◆ What to do
Print the full listing exactly.

◆ Data for the task
-- Begin --
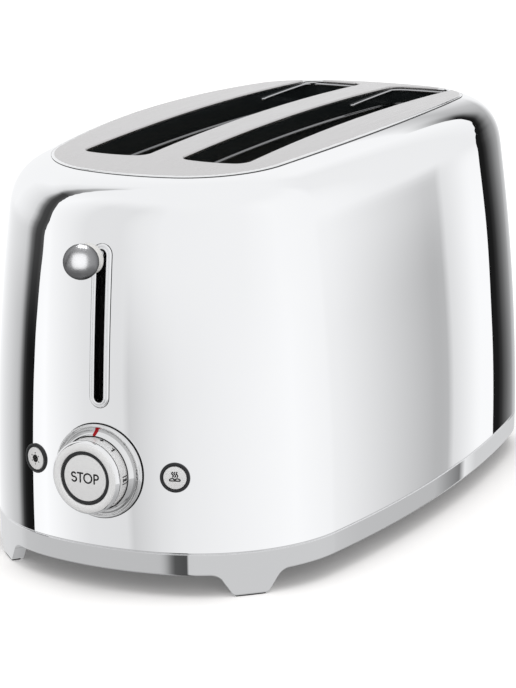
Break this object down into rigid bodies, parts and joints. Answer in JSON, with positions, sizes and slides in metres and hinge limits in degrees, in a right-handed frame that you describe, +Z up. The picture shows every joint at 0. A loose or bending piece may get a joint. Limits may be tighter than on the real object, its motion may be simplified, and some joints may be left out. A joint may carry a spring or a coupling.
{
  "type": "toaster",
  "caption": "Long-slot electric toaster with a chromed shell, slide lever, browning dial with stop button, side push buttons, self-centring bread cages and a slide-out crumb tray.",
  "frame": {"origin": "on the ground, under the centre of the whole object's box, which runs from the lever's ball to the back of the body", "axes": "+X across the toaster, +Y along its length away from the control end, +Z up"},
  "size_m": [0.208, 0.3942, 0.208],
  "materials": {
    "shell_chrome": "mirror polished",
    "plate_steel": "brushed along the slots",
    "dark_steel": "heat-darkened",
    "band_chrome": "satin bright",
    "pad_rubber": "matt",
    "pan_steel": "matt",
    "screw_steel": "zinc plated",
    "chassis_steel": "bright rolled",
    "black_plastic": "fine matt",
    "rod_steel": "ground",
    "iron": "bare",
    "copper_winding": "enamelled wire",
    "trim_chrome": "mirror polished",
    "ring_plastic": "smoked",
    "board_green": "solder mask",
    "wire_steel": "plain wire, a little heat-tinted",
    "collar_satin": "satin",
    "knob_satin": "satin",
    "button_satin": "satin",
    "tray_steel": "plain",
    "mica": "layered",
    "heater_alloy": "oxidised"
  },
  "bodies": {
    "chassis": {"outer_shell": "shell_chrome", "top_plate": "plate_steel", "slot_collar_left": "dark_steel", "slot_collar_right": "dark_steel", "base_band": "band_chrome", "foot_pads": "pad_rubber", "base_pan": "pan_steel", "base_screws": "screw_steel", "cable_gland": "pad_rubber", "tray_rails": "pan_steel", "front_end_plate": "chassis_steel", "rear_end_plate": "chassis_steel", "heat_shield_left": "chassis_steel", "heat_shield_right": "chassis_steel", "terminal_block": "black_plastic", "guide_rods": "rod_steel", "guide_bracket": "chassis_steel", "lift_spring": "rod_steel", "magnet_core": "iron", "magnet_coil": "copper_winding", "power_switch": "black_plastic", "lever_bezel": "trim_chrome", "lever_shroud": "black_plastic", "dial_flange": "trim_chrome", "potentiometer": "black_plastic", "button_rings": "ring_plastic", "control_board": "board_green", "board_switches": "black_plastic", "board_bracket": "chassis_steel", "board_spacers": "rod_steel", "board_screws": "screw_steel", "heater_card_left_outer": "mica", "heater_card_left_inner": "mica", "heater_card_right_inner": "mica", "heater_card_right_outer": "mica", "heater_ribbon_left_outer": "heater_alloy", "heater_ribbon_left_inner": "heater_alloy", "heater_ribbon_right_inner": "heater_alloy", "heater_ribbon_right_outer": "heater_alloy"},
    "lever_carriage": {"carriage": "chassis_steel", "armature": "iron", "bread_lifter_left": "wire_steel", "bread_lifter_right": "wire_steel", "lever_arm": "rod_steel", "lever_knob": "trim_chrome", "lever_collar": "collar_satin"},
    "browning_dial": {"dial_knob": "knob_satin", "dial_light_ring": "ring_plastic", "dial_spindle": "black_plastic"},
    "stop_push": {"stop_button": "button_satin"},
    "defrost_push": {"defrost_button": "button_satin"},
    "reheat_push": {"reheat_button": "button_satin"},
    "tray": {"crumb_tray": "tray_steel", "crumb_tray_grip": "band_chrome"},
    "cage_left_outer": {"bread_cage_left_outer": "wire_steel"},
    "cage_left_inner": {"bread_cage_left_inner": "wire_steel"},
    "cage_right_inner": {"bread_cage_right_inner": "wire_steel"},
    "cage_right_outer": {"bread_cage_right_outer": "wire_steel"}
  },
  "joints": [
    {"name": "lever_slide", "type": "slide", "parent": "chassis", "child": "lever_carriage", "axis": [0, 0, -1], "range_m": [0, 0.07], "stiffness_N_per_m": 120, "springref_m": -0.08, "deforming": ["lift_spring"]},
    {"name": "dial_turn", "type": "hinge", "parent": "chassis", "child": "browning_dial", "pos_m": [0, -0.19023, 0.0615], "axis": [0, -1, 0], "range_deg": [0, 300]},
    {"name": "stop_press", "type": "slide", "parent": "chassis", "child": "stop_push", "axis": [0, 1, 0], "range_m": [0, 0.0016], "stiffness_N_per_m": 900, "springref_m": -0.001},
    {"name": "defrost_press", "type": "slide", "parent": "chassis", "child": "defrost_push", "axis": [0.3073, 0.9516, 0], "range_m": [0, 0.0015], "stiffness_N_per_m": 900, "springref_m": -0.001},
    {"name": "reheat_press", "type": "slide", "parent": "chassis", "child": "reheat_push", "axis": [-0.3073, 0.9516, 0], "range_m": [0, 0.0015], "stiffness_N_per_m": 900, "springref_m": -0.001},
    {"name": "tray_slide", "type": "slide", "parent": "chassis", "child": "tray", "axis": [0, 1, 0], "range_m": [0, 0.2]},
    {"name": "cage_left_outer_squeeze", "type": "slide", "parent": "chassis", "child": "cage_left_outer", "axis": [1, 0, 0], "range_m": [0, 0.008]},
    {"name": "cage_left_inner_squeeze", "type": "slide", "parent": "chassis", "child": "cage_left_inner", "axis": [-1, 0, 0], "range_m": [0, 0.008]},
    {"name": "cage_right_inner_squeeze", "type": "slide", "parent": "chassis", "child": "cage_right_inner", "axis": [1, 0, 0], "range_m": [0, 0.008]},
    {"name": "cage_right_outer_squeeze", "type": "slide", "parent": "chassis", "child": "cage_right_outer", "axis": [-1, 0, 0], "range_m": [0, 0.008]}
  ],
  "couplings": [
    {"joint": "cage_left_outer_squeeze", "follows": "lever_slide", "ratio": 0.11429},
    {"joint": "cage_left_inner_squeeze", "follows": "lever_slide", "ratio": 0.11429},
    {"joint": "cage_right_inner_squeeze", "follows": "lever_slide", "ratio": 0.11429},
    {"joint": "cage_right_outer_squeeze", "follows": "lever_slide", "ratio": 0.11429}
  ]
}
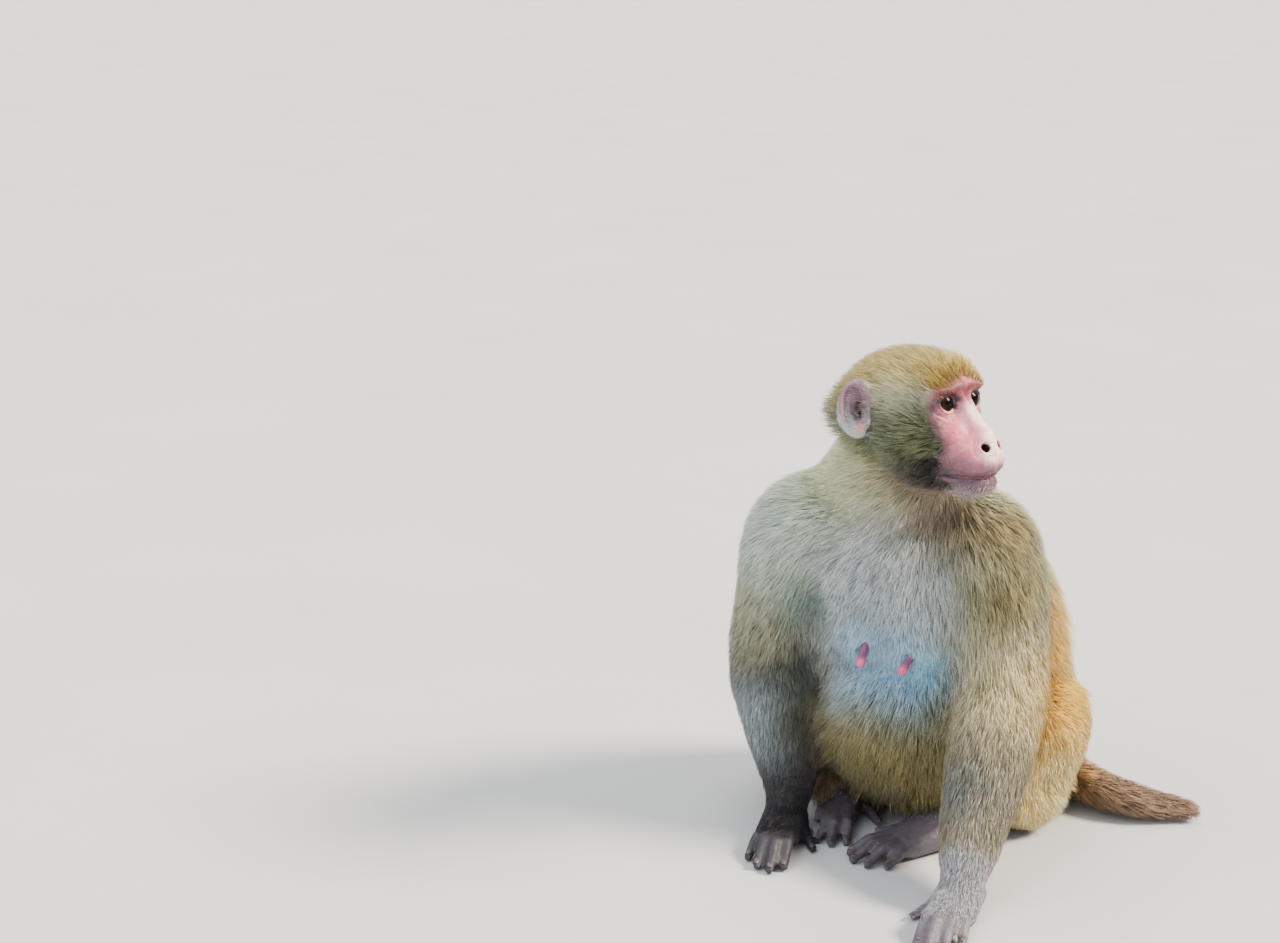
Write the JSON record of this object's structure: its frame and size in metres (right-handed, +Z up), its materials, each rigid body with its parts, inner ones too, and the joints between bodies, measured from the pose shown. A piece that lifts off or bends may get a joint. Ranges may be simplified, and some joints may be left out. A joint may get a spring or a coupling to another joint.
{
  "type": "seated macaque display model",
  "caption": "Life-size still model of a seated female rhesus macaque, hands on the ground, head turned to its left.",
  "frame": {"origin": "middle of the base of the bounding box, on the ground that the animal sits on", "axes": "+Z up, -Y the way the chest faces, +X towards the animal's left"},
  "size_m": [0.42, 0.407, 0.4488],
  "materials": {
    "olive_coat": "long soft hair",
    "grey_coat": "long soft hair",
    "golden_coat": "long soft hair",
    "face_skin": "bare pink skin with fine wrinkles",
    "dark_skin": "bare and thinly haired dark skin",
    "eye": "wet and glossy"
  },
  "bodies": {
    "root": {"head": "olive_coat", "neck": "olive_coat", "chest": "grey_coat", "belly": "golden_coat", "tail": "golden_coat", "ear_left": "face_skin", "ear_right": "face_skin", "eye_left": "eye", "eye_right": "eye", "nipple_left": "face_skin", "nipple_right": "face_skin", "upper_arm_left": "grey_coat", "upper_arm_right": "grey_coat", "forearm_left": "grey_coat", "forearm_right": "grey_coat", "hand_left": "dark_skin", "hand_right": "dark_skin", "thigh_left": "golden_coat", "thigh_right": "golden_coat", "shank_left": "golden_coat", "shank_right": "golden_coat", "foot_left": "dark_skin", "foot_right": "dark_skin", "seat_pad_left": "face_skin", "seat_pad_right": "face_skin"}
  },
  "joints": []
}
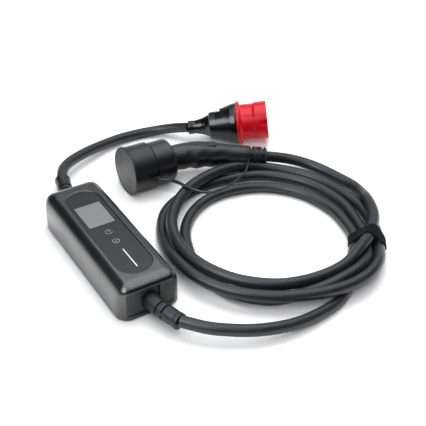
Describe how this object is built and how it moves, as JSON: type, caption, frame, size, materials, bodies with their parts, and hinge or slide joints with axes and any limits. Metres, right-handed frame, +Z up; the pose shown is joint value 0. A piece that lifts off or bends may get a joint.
-- End --
◆ Full answer
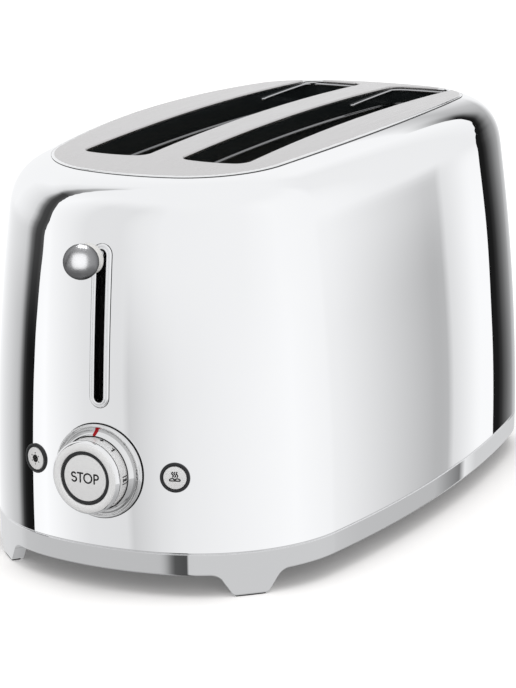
Break this object down into rigid bodies, parts and joints. Answer in JSON, with positions, sizes and slides in metres and hinge limits in degrees, in a right-handed frame that you describe, +Z up. The picture shows every joint at 0. A loose or bending piece may get a joint. Limits may be tighter than on the real object, its motion may be simplified, and some joints may be left out. A joint may carry a spring or a coupling.
{
  "type": "toaster",
  "caption": "Long-slot electric toaster with a chromed shell, slide lever, browning dial with stop button, side push buttons, self-centring bread cages and a slide-out crumb tray.",
  "frame": {"origin": "on the ground, under the centre of the whole object's box, which runs from the lever's ball to the back of the body", "axes": "+X across the toaster, +Y along its length away from the control end, +Z up"},
  "size_m": [0.208, 0.3942, 0.208],
  "materials": {
    "shell_chrome": "mirror polished",
    "plate_steel": "brushed along the slots",
    "dark_steel": "heat-darkened",
    "band_chrome": "satin bright",
    "pad_rubber": "matt",
    "pan_steel": "matt",
    "screw_steel": "zinc plated",
    "chassis_steel": "bright rolled",
    "black_plastic": "fine matt",
    "rod_steel": "ground",
    "iron": "bare",
    "copper_winding": "enamelled wire",
    "trim_chrome": "mirror polished",
    "ring_plastic": "smoked",
    "board_green": "solder mask",
    "wire_steel": "plain wire, a little heat-tinted",
    "collar_satin": "satin",
    "knob_satin": "satin",
    "button_satin": "satin",
    "tray_steel": "plain",
    "mica": "layered",
    "heater_alloy": "oxidised"
  },
  "bodies": {
    "chassis": {"outer_shell": "shell_chrome", "top_plate": "plate_steel", "slot_collar_left": "dark_steel", "slot_collar_right": "dark_steel", "base_band": "band_chrome", "foot_pads": "pad_rubber", "base_pan": "pan_steel", "base_screws": "screw_steel", "cable_gland": "pad_rubber", "tray_rails": "pan_steel", "front_end_plate": "chassis_steel", "rear_end_plate": "chassis_steel", "heat_shield_left": "chassis_steel", "heat_shield_right": "chassis_steel", "terminal_block": "black_plastic", "guide_rods": "rod_steel", "guide_bracket": "chassis_steel", "lift_spring": "rod_steel", "magnet_core": "iron", "magnet_coil": "copper_winding", "power_switch": "black_plastic", "lever_bezel": "trim_chrome", "lever_shroud": "black_plastic", "dial_flange": "trim_chrome", "potentiometer": "black_plastic", "button_rings": "ring_plastic", "control_board": "board_green", "board_switches": "black_plastic", "board_bracket": "chassis_steel", "board_spacers": "rod_steel", "board_screws": "screw_steel", "heater_card_left_outer": "mica", "heater_card_left_inner": "mica", "heater_card_right_inner": "mica", "heater_card_right_outer": "mica", "heater_ribbon_left_outer": "heater_alloy", "heater_ribbon_left_inner": "heater_alloy", "heater_ribbon_right_inner": "heater_alloy", "heater_ribbon_right_outer": "heater_alloy"},
    "lever_carriage": {"carriage": "chassis_steel", "armature": "iron", "bread_lifter_left": "wire_steel", "bread_lifter_right": "wire_steel", "lever_arm": "rod_steel", "lever_knob": "trim_chrome", "lever_collar": "collar_satin"},
    "browning_dial": {"dial_knob": "knob_satin", "dial_light_ring": "ring_plastic", "dial_spindle": "black_plastic"},
    "stop_push": {"stop_button": "button_satin"},
    "defrost_push": {"defrost_button": "button_satin"},
    "reheat_push": {"reheat_button": "button_satin"},
    "tray": {"crumb_tray": "tray_steel", "crumb_tray_grip": "band_chrome"},
    "cage_left_outer": {"bread_cage_left_outer": "wire_steel"},
    "cage_left_inner": {"bread_cage_left_inner": "wire_steel"},
    "cage_right_inner": {"bread_cage_right_inner": "wire_steel"},
    "cage_right_outer": {"bread_cage_right_outer": "wire_steel"}
  },
  "joints": [
    {"name": "lever_slide", "type": "slide", "parent": "chassis", "child": "lever_carriage", "axis": [0, 0, -1], "range_m": [0, 0.07], "stiffness_N_per_m": 120, "springref_m": -0.08, "deforming": ["lift_spring"]},
    {"name": "dial_turn", "type": "hinge", "parent": "chassis", "child": "browning_dial", "pos_m": [0, -0.19023, 0.0615], "axis": [0, -1, 0], "range_deg": [0, 300]},
    {"name": "stop_press", "type": "slide", "parent": "chassis", "child": "stop_push", "axis": [0, 1, 0], "range_m": [0, 0.0016], "stiffness_N_per_m": 900, "springref_m": -0.001},
    {"name": "defrost_press", "type": "slide", "parent": "chassis", "child": "defrost_push", "axis": [0.3073, 0.9516, 0], "range_m": [0, 0.0015], "stiffness_N_per_m": 900, "springref_m": -0.001},
    {"name": "reheat_press", "type": "slide", "parent": "chassis", "child": "reheat_push", "axis": [-0.3073, 0.9516, 0], "range_m": [0, 0.0015], "stiffness_N_per_m": 900, "springref_m": -0.001},
    {"name": "tray_slide", "type": "slide", "parent": "chassis", "child": "tray", "axis": [0, 1, 0], "range_m": [0, 0.2]},
    {"name": "cage_left_outer_squeeze", "type": "slide", "parent": "chassis", "child": "cage_left_outer", "axis": [1, 0, 0], "range_m": [0, 0.008]},
    {"name": "cage_left_inner_squeeze", "type": "slide", "parent": "chassis", "child": "cage_left_inner", "axis": [-1, 0, 0], "range_m": [0, 0.008]},
    {"name": "cage_right_inner_squeeze", "type": "slide", "parent": "chassis", "child": "cage_right_inner", "axis": [1, 0, 0], "range_m": [0, 0.008]},
    {"name": "cage_right_outer_squeeze", "type": "slide", "parent": "chassis", "child": "cage_right_outer", "axis": [-1, 0, 0], "range_m": [0, 0.008]}
  ],
  "couplings": [
    {"joint": "cage_left_outer_squeeze", "follows": "lever_slide", "ratio": 0.11429},
    {"joint": "cage_left_inner_squeeze", "follows": "lever_slide", "ratio": 0.11429},
    {"joint": "cage_right_inner_squeeze", "follows": "lever_slide", "ratio": 0.11429},
    {"joint": "cage_right_outer_squeeze", "follows": "lever_slide", "ratio": 0.11429}
  ]
}
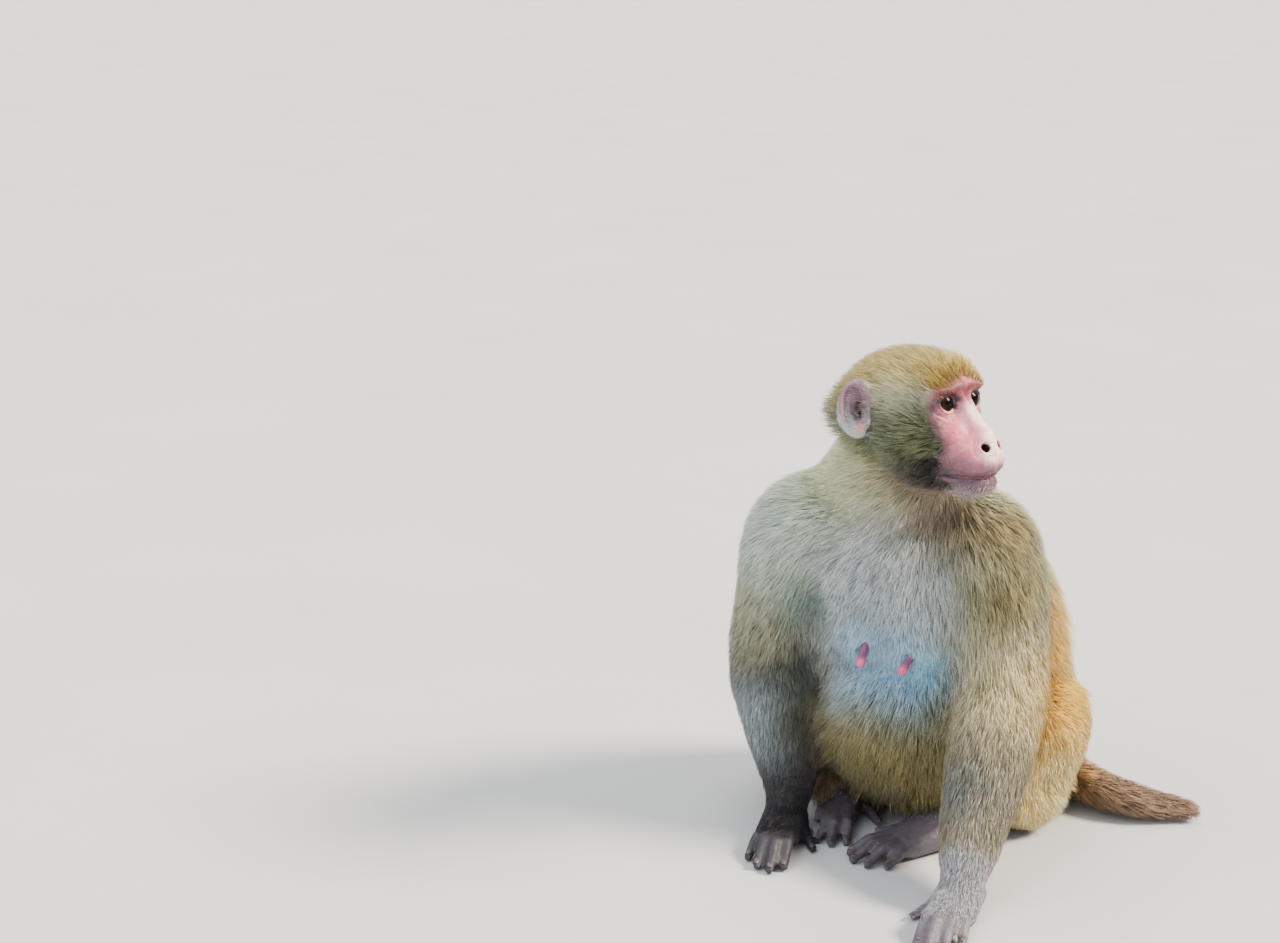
Write the JSON record of this object's structure: its frame and size in metres (right-handed, +Z up), its materials, each rigid body with its parts, inner ones too, and the joints between bodies, measured from the pose shown. A piece that lifts off or bends may get a joint. Ranges may be simplified, and some joints may be left out. A joint may get a spring or a coupling to another joint.
{
  "type": "seated macaque display model",
  "caption": "Life-size still model of a seated female rhesus macaque, hands on the ground, head turned to its left.",
  "frame": {"origin": "middle of the base of the bounding box, on the ground that the animal sits on", "axes": "+Z up, -Y the way the chest faces, +X towards the animal's left"},
  "size_m": [0.42, 0.407, 0.4488],
  "materials": {
    "olive_coat": "long soft hair",
    "grey_coat": "long soft hair",
    "golden_coat": "long soft hair",
    "face_skin": "bare pink skin with fine wrinkles",
    "dark_skin": "bare and thinly haired dark skin",
    "eye": "wet and glossy"
  },
  "bodies": {
    "root": {"head": "olive_coat", "neck": "olive_coat", "chest": "grey_coat", "belly": "golden_coat", "tail": "golden_coat", "ear_left": "face_skin", "ear_right": "face_skin", "eye_left": "eye", "eye_right": "eye", "nipple_left": "face_skin", "nipple_right": "face_skin", "upper_arm_left": "grey_coat", "upper_arm_right": "grey_coat", "forearm_left": "grey_coat", "forearm_right": "grey_coat", "hand_left": "dark_skin", "hand_right": "dark_skin", "thigh_left": "golden_coat", "thigh_right": "golden_coat", "shank_left": "golden_coat", "shank_right": "golden_coat", "foot_left": "dark_skin", "foot_right": "dark_skin", "seat_pad_left": "face_skin", "seat_pad_right": "face_skin"}
  },
  "joints": []
}
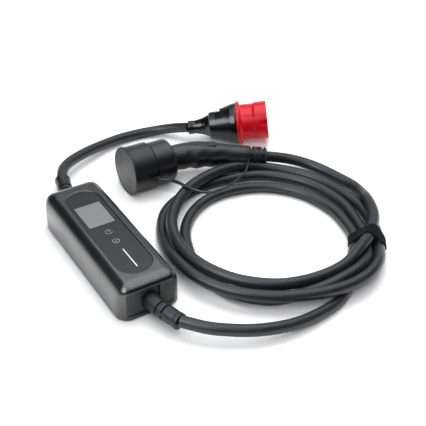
Describe how this object is built and how it moves, as JSON: type, caption, frame, size, materials, bodies with their parts, and hinge or slide joints with axes and any limits. Metres, right-handed frame, +Z up; the pose shown is joint value 0. A piece that lifts off or bends may get a joint.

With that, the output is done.